ENDF/TFG forces outnumbered the ICU forces at Jilib, "...by more than two to one" according to TFG deputy defence minister Salad Ali Jelle. ENDF/TFG troops with 16 tanks, backed by armoured vehicles and artillery were seen advancing on the town. US military forces were reported to be operating in the region at the time.

==Battle==
Two thirds of Jilib's population fled before the battle. On Saturday, 30 December, joint Ethiopian-TFG troops had reached the town of Jilib, the last major town on the road to Kismayo. Sheikh Ahmed urged the ICU soldiers to fight on.

On Sunday, 31 December, fighting began in the thick mango forests near Helashid, 11 miles (18 km) to the northwest of Jilib. Ethiopian MiG fighters, tanks, artillery and mortars struck Islamic positions in the assault. Residents reported the road to Jilib was littered with remote-controlled landmines placed by the ICU. TFG and Ethiopian forces also attacked Bulobaley, with mortars and rockets.

At approximately 5:00 p.m., a heavy gun battle erupted on the outskirts of Jilib town between Islamic fighters and the Ethiopian-backed interim government troops. Tanks and armored vehicles were reported committed by Ethiopian forces.
The sound of heavy artillery fire could be heard in Jamame town near Jilib, local residents said.

Islamist commander Sheikh Yusuf Hassan said "The fighting has started. There are heavy losses on both sides", and added that they "are not going to surrender. We will fight to defend Jilib and Kismayo until we die."

Somali Minister of Foreign Affairs Ismail Mohammed Hurreh Buba declared fighting was going well for the government, and the battles around Kismayo might take another two days. He asked for Somalia's coast to be watched for dhows, small boats which might try to rescue or reinforce the Islamists. A spokesman said that the United States Fifth Fleet's maritime task force based out of Djibouti was patrolling the Somali coast to prevent ICU fighters from launching an "attack or to transport personnel, weapons or other material".

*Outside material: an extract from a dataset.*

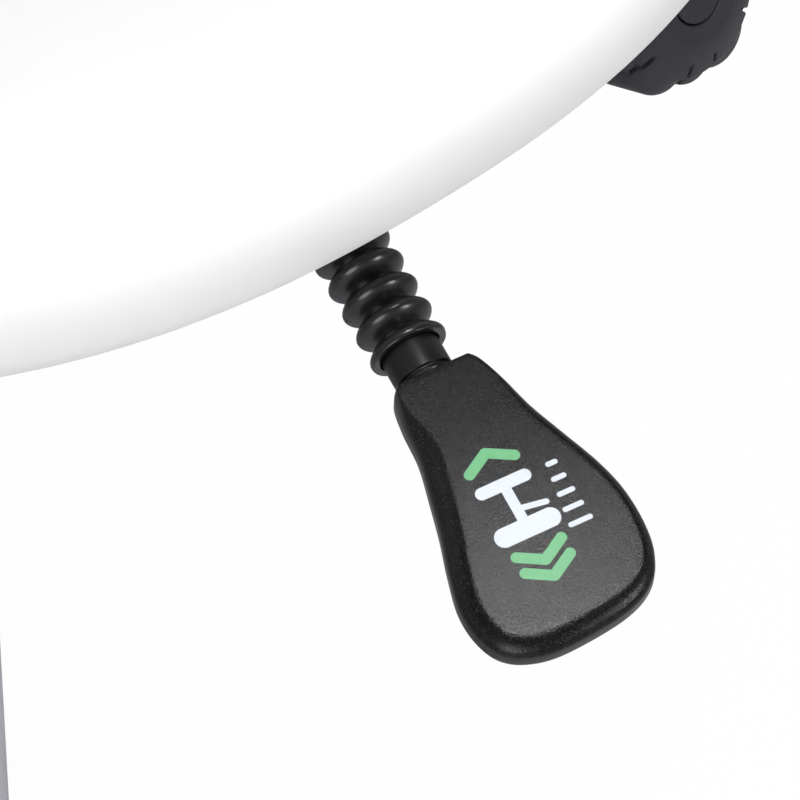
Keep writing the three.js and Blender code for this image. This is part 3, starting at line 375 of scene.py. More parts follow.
def cushion_section(sizes, slack):
    """Inset and height along the cushion's side. Below the widest line a quarter round falls to the
    underside. Above it the height is upper_high (1 - (1 - inset / upper_wide)^2.2)^(1 / 2.2), plus the
    crown times the smooth step of the inset over the half depth."""
    quarter = np.radians(np.linspace(90, 0, 18))
    waist = sizes.underside + sizes.lower_round
    low_inset = sizes.lower_round - (sizes.lower_round - slack) * np.cos(quarter)
    low_height = waist - (sizes.lower_round - slack) * np.sin(quarter)
    over = np.linspace(0, 1, 60)[1:] ** 1.6 * (sizes.half_y - slack) + slack
    lean = np.clip(1 - (over - slack) / (sizes.upper_wide - slack), 0, 1)
    rise = (sizes.upper_high - slack) * (1 - lean ** 2.2) ** (1 / 2.2)
    share = over / sizes.half_y
    high = waist + rise + sizes.crown * share ** 2 * (3 - 2 * share)
    inset = np.concatenate([low_inset, over[:-1]])
    return inset, np.concatenate([low_height, high[:-1]]), high[-1]


def cushion_rings(sizes, slack, inset, height, steps):
    """The plan ring of each inset at its height, drawn in by the inset on both sides."""
    rows = [
        np.c_[plan_ring(sizes.half_x - i, sizes.half_y - i, sizes.squareness, steps), np.full(steps, h)]
        for i, h in zip(inset, height)
    ]
    return np.array(rows)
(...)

During the night, artillery strikes continued, eventually forcing the ICU frontlines to falter. A mutiny within the ICU caused their forces to disintegrate, and abandon both Jilib and Kismayo. At 10 p.m., the sounds of battle died down. By midnight, the ICU front in Jilib had collapsed, and the ICU began to flee. By 2:00 a.m., they had fled from Kismayo. Local militiamen patrolled the streets, and looting began of former ICU property. They were reported to be fleeing towards Ras Kamboni island in southern Somalia, or the Kenyan border.

A map of the situation in Somalia in 2007.

As a result, the transitional government requested that Kenya seal its border with Somalia. According to the BBC, Kenyan armored vehicles appeared heading toward the border, though the government made no formal statements.

== Aftermath ==
With the ICU in a retreat for the Kenyan border, Transitional Federal Government forces slowly advanced towards Kismayo to avoid the many landmines that had been placed. By 1 January 2007, they had reached Kismayo, which was taken without a fight.

Thereafter, operations moved towards securing the borders with Kenya in the provinces of Afmadow and Badhadhe in the Lower Juba region. Ethiopian aircraft and attack helicopters struck the town of Doble (Dhobley) in Afmadow province, not far from the Kenyan border. The strikes were presumably to hit ICU elements attempting to cross the border. Fighting tailed off after midnight.

On 4 January, reports said ICU troops were split across Afmadow and Badade districts, and possibly concentrated at the former Al-Ittihad Al-Islamiya (AIAI) stronghold of Ras Kamboni. TFG and Ethiopian forces reported taking district capital Afmadow (2 January), and Dhobley along the Kenyan border (3 January), and were presently en route to Badade, the district capital just north of Ras Kamboni.